Regardless, Eijiro is among the more popular Japanese-English dictionaries out there. You can order Eijiro as a CD-ROM, but it’s best known as the dictionary for the incredibly popular ALC online lookup service.
Eijiro can provide some strange translations and examples, but as long as you recognize Eijiro for what it is – a great resource for idioms – then it can prove to be an invaluable resource.
- Available for free (via ALC).
- Frequently updated.
- Tons of example sentences.
- Full of idioms, colloquialisms, technical and obscure terms.
- Editing can be poor, resulting in bad translations and example sentences.
Kenkyūsha has been producing its Japanese-English dictionaries for over 100 years, and it shows. It’s one of the most revered resources by Japanese language students, who sometimes refer to the giant, green dictionary as “the Green Goddess.”

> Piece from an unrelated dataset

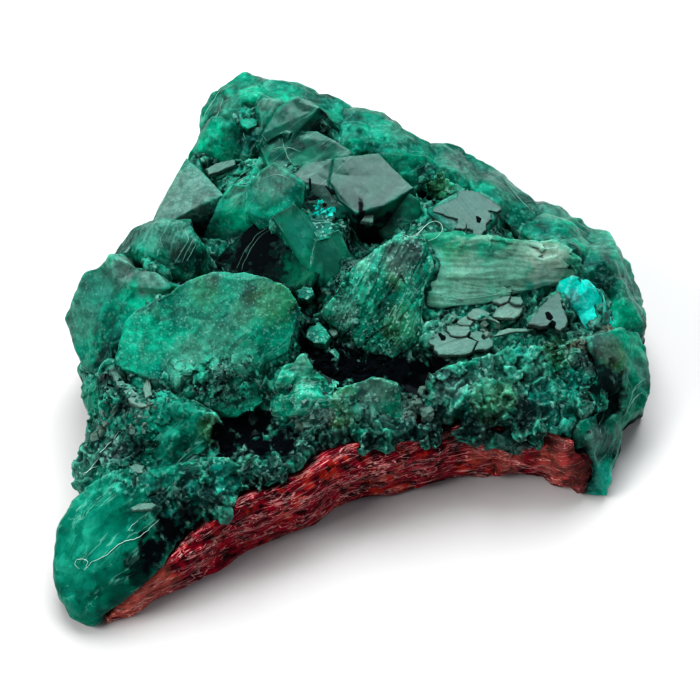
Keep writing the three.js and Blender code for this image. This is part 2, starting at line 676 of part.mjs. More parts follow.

Unfortunately unlike EDICT or Eijiro, Kenkyūsha isn’t available for free. You can use Kenkyūsha by either purchasing its massive green book (which usually runs around US$200), or buying an electronic copy of the dictionary, or subscribe to its online service at the rate of ¥5775 (US$71) a year.
But unlike EDICT or Eijiro, Kenkyūsha’s example sentences are all professionally edited by native Japanese and English speakers, so the chances of a mistranslations or unnatural sounding sentences are slim.
So while Kenkyūsha is better in a few regards than EDICT or Eijiro, you’ll definitely be paying much more for the quality.
- Thoroughly and professionally edited.
- All example sentences sound natural in both languages.
- Available as both a book and an online lookup service.
- More expensive than other dictionaries.
Obviously, this is just scratching the surface of the different Japanese dictionaries out there. There are many more Japanese dictionaries available in many different forms, but hopefully this guide will give you a good idea of the major dictionaries available, and the kinds of differences you should look out for.